Cue the thunderstorm scene. Maria is in her room which Liesl has just snuck into after her patriarchal sing-a-long with Rolfe so she won’t get yelled at by her father. A storm erupts and the Von Trapp girls, frightened of the noise, run into Maria’s room for comfort. Maria asks where the boys are and the response? “Boys aren’t scared!” Another loud clap of thunder and there are the boys, just as scared as the girls. Even the weather is gendered! Nothing about Carrie Underwood posing the same question as Julie Andrews 48 years apart is irregular, mainly because in dangerous situations, women are still expected to seek shelter and comfort and men are still expected to brave the elements.

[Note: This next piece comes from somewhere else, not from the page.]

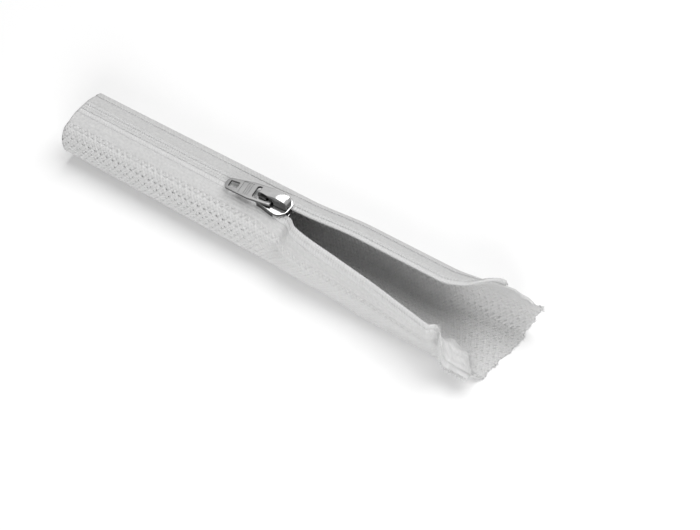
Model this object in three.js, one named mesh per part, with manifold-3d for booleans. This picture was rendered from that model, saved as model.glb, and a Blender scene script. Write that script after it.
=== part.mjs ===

Now, I’m not calling The Sound of Music a failure. It was a remake which closely followed previous productions. The central plot is not the liberation of the musical’s women from the roles to which they are bound, unless you are counting Maria’s leaving the church to marry Captain Von Trapp as liberating, and even still, the concept of marriage is wholly patriarchal, in my opinion. The real failure is society. We have failed to elevate women to the same platform upon which men stand. We have failed to elevate women of color to the same platform as white women. When we question Audra McDonald’s legitimacy in playing Mother Abbess, we fail. Some people have a very real attachment to the patriarchy because it works for them. It does not work for everyone and it was not made to work for everyone. We cannot pretend it is acceptable that systems work for some off the backs of others. We must do better.
For if the hills really are alive, they would know how much farther we still have to go.